##### DATA BLOCK #####

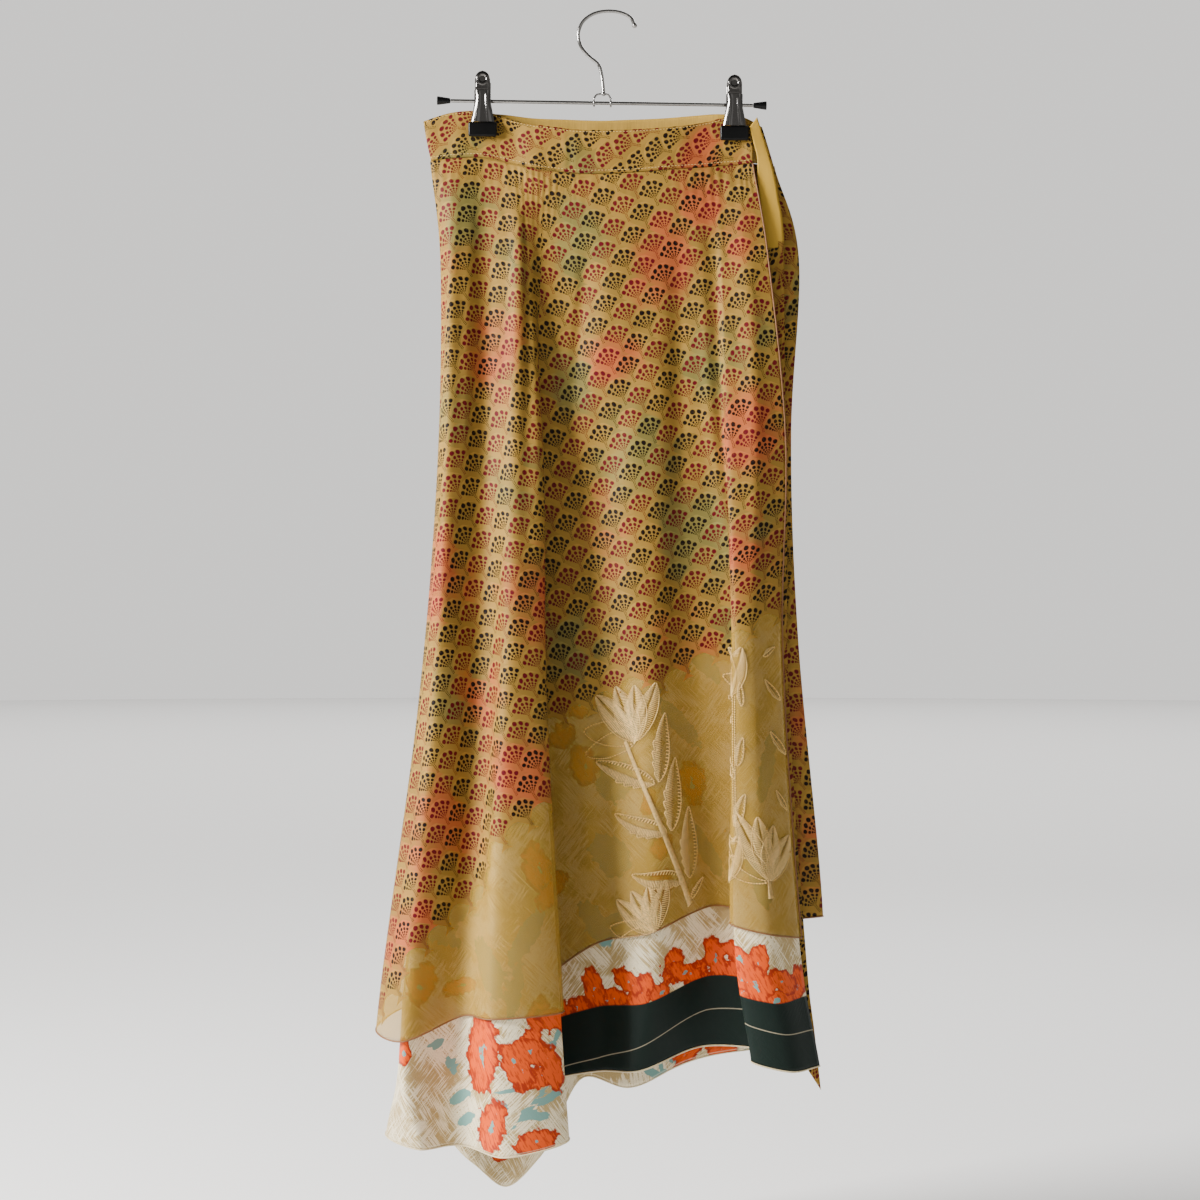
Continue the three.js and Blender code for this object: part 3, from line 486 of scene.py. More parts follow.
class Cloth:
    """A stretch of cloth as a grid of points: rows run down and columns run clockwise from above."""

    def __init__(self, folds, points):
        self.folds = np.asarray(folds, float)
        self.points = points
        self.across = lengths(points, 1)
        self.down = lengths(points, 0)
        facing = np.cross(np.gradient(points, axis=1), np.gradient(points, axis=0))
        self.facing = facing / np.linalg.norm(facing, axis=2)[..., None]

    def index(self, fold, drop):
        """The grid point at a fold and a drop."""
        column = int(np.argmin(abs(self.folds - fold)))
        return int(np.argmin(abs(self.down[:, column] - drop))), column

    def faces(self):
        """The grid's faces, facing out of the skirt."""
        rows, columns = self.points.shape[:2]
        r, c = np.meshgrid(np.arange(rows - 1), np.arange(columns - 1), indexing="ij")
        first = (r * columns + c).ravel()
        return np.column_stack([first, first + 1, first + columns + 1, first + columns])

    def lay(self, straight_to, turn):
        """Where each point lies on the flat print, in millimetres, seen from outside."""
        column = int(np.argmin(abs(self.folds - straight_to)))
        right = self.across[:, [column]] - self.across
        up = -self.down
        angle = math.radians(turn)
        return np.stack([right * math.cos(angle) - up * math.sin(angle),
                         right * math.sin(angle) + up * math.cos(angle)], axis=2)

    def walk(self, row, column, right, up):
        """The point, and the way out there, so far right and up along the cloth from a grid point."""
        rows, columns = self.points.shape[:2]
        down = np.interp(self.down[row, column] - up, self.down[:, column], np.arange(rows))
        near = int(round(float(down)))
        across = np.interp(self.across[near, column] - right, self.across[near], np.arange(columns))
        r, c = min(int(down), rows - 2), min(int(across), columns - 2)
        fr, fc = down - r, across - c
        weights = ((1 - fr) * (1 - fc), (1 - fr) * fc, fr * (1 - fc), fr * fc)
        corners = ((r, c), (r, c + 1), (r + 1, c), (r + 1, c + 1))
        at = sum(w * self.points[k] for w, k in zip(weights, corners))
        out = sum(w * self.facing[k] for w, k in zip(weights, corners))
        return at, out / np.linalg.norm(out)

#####

TASK OBJECTIVE -
Please give an exact restatement of only the lines from the beginning of the material above to the line with "right * math.sin(angle)", inclusive.

RESPONSE -
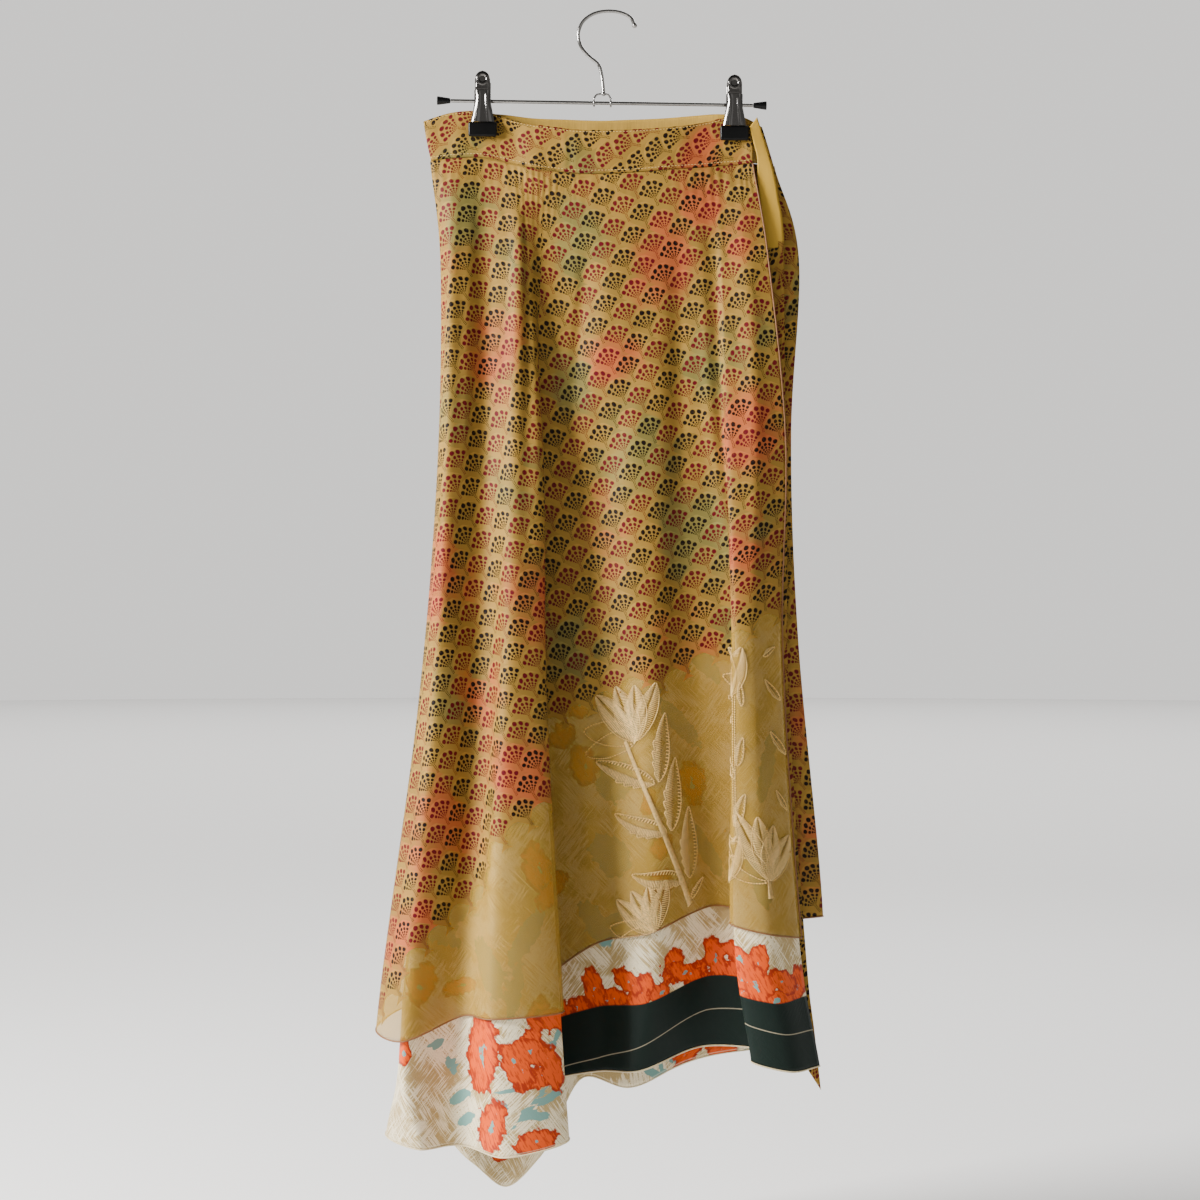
Continue the three.js and Blender code for this object: part 3, from line 486 of scene.py. More parts follow.
class Cloth:
    """A stretch of cloth as a grid of points: rows run down and columns run clockwise from above."""

    def __init__(self, folds, points):
        self.folds = np.asarray(folds, float)
        self.points = points
        self.across = lengths(points, 1)
        self.down = lengths(points, 0)
        facing = np.cross(np.gradient(points, axis=1), np.gradient(points, axis=0))
        self.facing = facing / np.linalg.norm(facing, axis=2)[..., None]

    def index(self, fold, drop):
        """The grid point at a fold and a drop."""
        column = int(np.argmin(abs(self.folds - fold)))
        return int(np.argmin(abs(self.down[:, column] - drop))), column

    def faces(self):
        """The grid's faces, facing out of the skirt."""
        rows, columns = self.points.shape[:2]
        r, c = np.meshgrid(np.arange(rows - 1), np.arange(columns - 1), indexing="ij")
        first = (r * columns + c).ravel()
        return np.column_stack([first, first + 1, first + columns + 1, first + columns])

    def lay(self, straight_to, turn):
        """Where each point lies on the flat print, in millimetres, seen from outside."""
        column = int(np.argmin(abs(self.folds - straight_to)))
        right = self.across[:, [column]] - self.across
        up = -self.down
        angle = math.radians(turn)
        return np.stack([right * math.cos(angle) - up * math.sin(angle),
                         right * math.sin(angle) + up * math.cos(angle)], axis=2)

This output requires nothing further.